Искусство
24.10.2013 04:16
Его охватывает всеподавляющее горестное чувство, что он здесь чужой, что он самое несчастное существо в мире, что он иностранец. Холодное голубое небо Парижа, вдалеке устремленный вверх шпиль Эйфелевой башни, книжные завалы на набережной, ажурные тени каштановых крон на чистой, залитой солнцем улице, — к чему вся эта красота? Он — не Бодлер, страстно желающий оказаться „где-нибудь за пределами этого мира”. Он страстно хочет быть именно в этом мире, в мире, который он знает лучше всего, в мире — не таком прекрасном, как этот, может быть, слегка сентиментальном и чуточку вульгарном, но именно поэтому своем. Свой дом, родина.Но ностальгия — не роковая болезнь, и в нашем случае она длится недолго. В одно мгновение сочувствующий оркестр стремительно „посылает” на помощь другую тему, которую вводят две трубы. Должно быть, наш герой встречает соотечественника, так как эта последняя тема представляет собой шумный, веселый, уверенный в себе чарльстон, в жилах которого нет ни капли французской крови.На какое-то время Париж исчезает; а оркестр звучит говорливо и с удовольствием, отпуская остроты и шуточки и некоторое время демонстрируя нам, что где бы ни встретились два американца, это всегда великолепно. Вскоре после этого является „Тема Прогулки N 2”, которую с энтузиазмом подхватывает „Тема № 3”. В конце концов Париж — не такое уж плохое место: между прочим, это просто великолепное место! Прекрасная погода, никаких дел до завтра. Снова возвращается тоска, но успокоенная „Второй Темой Прогулки”, — это скорее счастливое воспоминание, чем приступ ностальгии, — и оркестр бурным финалом решает кутить всю ночь. Как было бы здорово оказаться сейчас дома, но пока— это Париж!

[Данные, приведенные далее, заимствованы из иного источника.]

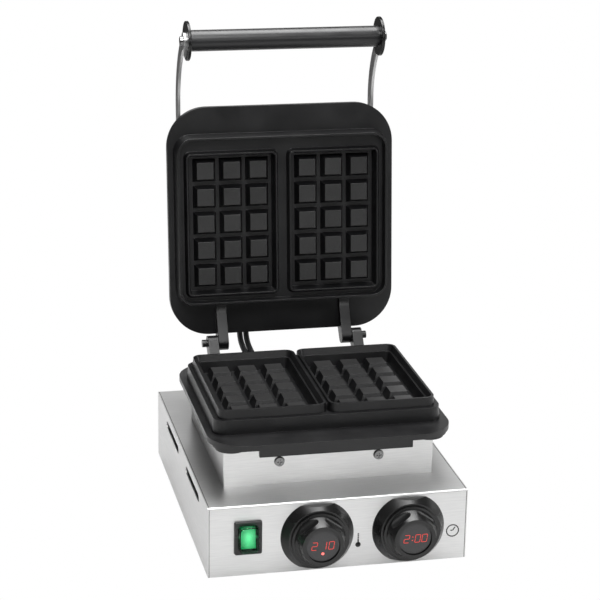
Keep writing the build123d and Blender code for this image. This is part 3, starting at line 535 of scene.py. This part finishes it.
def hose(name, shift):
    """One hose of the pair, a smooth tube along the route."""
    curve = bpy.data.curves.new(name, "CURVE")
    curve.dimensions = "3D"
    curve.bevel_depth = HOSE_RADIUS
    curve.bevel_resolution = HOSE_FACETS
    curve.resolution_u = HOSE_STEPS
    spline = curve.splines.new("NURBS")
    spline.points.add(len(HOSE_ROUTE) - 1)
    for point, (x, y, z) in zip(spline.points, HOSE_ROUTE):
        point.co = (x + shift, y, z, 1)
    spline.order_u = 3
    spline.use_endpoint_u = True
    line = bpy.data.objects.new(name, curve)
    bpy.context.collection.objects.link(line)
    bpy.context.view_layer.update()
    tube = bpy.data.meshes.new_from_object(line.evaluated_get(bpy.context.evaluated_depsgraph_get()))
    bpy.data.objects.remove(line)
    for face in tube.polygons:
        face.use_smooth = True
    piece = bpy.data.objects.new(name, tube)
    bpy.context.collection.objects.link(piece)
    paint(piece, "hose_plastic")
    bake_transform(piece)
    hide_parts("lid_conduit")
    return piece


for side in (-1, 1):
    hose(f"lid_hose_{'left' if side < 0 else 'right'}", side * HOSE_SPACING / 2)


def studio():
    """Pale floor and soft lights; the camera sees the floor and the world as plain white."""
    mesh = bpy.data.meshes.new("floor")
    half = FLOOR_SIZE / 2
    corners = [(-half, -half, 0), (half, -half, 0), (half, half, 0), (-half, half, 0)]
    mesh.from_pydata(corners, [], [(0, 1, 2, 3)])
    floor = bpy.data.objects.new("floor", mesh)
    bpy.context.collection.objects.link(floor)
    material, tree, links = node_tree("floor")
    output = tree.new("ShaderNodeOutputMaterial")
    mixed = tree.new("ShaderNodeMixShader")
    seen = tree.new("ShaderNodeLightPath")
    matt = tree.new("ShaderNodeBsdfDiffuse")
    matt.inputs["Color"].default_value = (FLOOR_SHADE, FLOOR_SHADE, FLOOR_SHADE, 1)
    white = tree.new("ShaderNodeEmission")
    links.new(seen.outputs["Is Camera Ray"], mixed.inputs["Fac"])
    links.new(matt.outputs["BSDF"], mixed.inputs[1])
    links.new(white.outputs["Emission"], mixed.inputs[2])
    links.new(mixed.outputs["Shader"], output.inputs["Surface"])
    floor.data.materials.append(material)

    world = bpy.data.worlds.new("studio")
    bpy.context.scene.world = world
    world.use_nodes = True
    tree = world.node_tree.nodes
    links = world.node_tree.links
    tree.clear()
    output = tree.new("ShaderNodeOutputWorld")
    seen = tree.new("ShaderNodeLightPath")
    soft = tree.new("ShaderNodeBackground")
    soft.inputs["Strength"].default_value = WORLD_LIGHT
    white = tree.new("ShaderNodeBackground")
    mixed = tree.new("ShaderNodeMixShader")
    links.new(seen.outputs["Is Camera Ray"], mixed.inputs["Fac"])
    links.new(soft.outputs["Background"], mixed.inputs[1])
    links.new(white.outputs["Background"], mixed.inputs[2])
    links.new(mixed.outputs["Shader"], output.inputs["Surface"])
    for background in (soft, white):
        background.inputs["Color"].default_value = (1, 1, 1, 1)


def softbox(name, place, target, width, height, power):
    """Rectangular light that looks at a point."""
    light = bpy.data.lights.new(name, "AREA")
    light.shape = "RECTANGLE"
    light.size = width
    light.size_y = height
    light.energy = power
    lamp = bpy.data.objects.new(name, light)
    lamp.location = place
    lamp.rotation_euler = (Vector(target) - Vector(place)).to_track_quat("-Z", "Y").to_euler()
    bpy.context.collection.objects.link(lamp)


def camera():
    """Camera fitted to the photograph's view."""
    yaw = radians(CAMERA_YAW)
    pitch = radians(CAMERA_PITCH)
    roll = radians(CAMERA_ROLL)
    ahead = Vector((sin(yaw) * cos(pitch), cos(yaw) * cos(pitch), -sin(pitch)))
    level = Vector((cos(yaw), -sin(yaw), 0))
    above = level.cross(ahead)
    right = level * cos(roll) + above * sin(roll)
    up = above * cos(roll) - level * sin(roll)
    data = bpy.data.cameras.new("camera")
    data.lens = CAMERA_LENS
    data.sensor_width = SENSOR
    data.clip_end = 50
    view = bpy.data.objects.new("camera", data)
    turn = Matrix((right, up, -ahead)).transposed().to_4x4()
    view.matrix_world = Matrix.Translation(CAMERA_PLACE) @ turn
    bpy.context.collection.objects.link(view)
    bpy.context.scene.camera = view


studio()
softbox("key", (-0.3, -1.2, 1.8), (0, -0.3, 0.0), 0.8, 0.8, 38)
softbox("top", (0.1, 0.3, 1.7), (0, 0, 0.1), 1.2, 1.0, 40)
softbox("back", (0.5, 2.2, 0.95), (0, 0, 0.1), 1.8, 0.6, 2.6)
softbox("front", (0.45, -1.85, 0.98), (0, 0, 0.1), 1.0, 0.25, 3.6)
softbox("right", (1.8, -0.6, 0.8), (0, 0, 0.15), 0.5, 1.2, 8)
camera()
bpy.context.scene.view_settings.view_transform = "Standard"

Согласно музыкальному справочнику Тейлора симфоническая поэма строится на нескольких основных темах: некоторые из них являются эпизодическими, проходящими, другие всесторонне разрабатываются. Эти темы экспонируются, развиваются, видоизменяются и затем, переплавленные, возвращаются в симфонизированной манере; для ее формы характерна присущая рапсодии свобода.